The identity that didn’t survive
Beyond bereavement, there’s something else that’s harder to name. There’s the disorientation of time. Two or three years passed without the usual markers – the holidays, the milestones, the ordinary accumulation of events that give a year its shape.
For some people, this falls across a significant passage: their children’s early years, a decade they’d expected to build something in, a window of youth that didn’t get used the way they’d imagined. The years aren’t recoverable. And there’s a specific kind of grief in that, distinct from losing a person – a mourning of time itself, of the life that was supposed to be happening while everything was on hold.
There’s also the loss of who you were in it. A career trajectory that made sense. A version of your social self that required regular practice to maintain. A sense of place in the world – at a desk, in a building, among colleagues, in the fabric of a city that had rhythm and texture. Much of that got stripped away. And when it came back, it didn’t quite fit in the same way.
Some people changed fundamentally during those years and haven’t caught up with the change. The person who used to thrive in a busy office now finds it draining. The person who was socially confident finds themselves exhausted by obligations they once looked forward to. They’re functioning, but they’re doing it as a slightly different person than the one they thought they were, and nobody’s really talked about that.
The wellness response and what it’s doing
This is where the cold plunge pools come in. The self-optimisation boom that followed the pandemic makes a certain kind of sense. COVID made bodies feel unreliable. It made mortality feel arbitrary. It generated a level of low-grade physiological stress that lasted, for many people, far longer than the acute phase of the crisis.
So the turn towards breathwork, nervous system regulation, and biological hacking – that’s not random. It’s people trying to feel safe in their own bodies again. Trying to claw back some sense of control over something that felt wildly out of control. There’s nothing wrong with that impulse. Some of those practices are genuinely useful.
But there’s a version of the wellness response that functions more like avoidance than repair. If the underlying problem is unprocessed grief, or a fractured sense of identity, or a social self that quietly atrophied – no amount of cold exposure fixes that. It just gives the anxiety somewhere to go.

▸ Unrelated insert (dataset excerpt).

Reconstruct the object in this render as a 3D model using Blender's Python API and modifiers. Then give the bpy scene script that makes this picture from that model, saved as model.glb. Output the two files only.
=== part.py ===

And the anxiety, once it has somewhere to go, feels more manageable. Which is not the same as being resolved.
What helps
The thing that tends to help is, unfortunately, the thing that’s harder to turn into a protocol.
It’s being able to say: the pandemic affected me, and I haven’t fully dealt with what it took. It’s naming the specific losses, not just the dramatic ones, but the quieter ones. The graduation that happened over Zoom. The friendships that quietly ended without either person choosing to end them. The version of yourself that existed before March 2020 and didn’t quite come back afterwards.
It’s allowing that these things matter without immediately arguing yourself out of it because other people had it worse, or because it was years ago, or because you should be over it by now. You don’t have to be over it. There’s no timeline for this kind of thing.
What therapy offers in this context isn’t a protocol either. It’s a space where the story of those years can actually be told – properly, with someone who isn’t also exhausted by their own version of it. Where the losses can be named and felt, rather than managed and moved past.
The world went back to normal. That doesn’t mean you have to pretend you did too.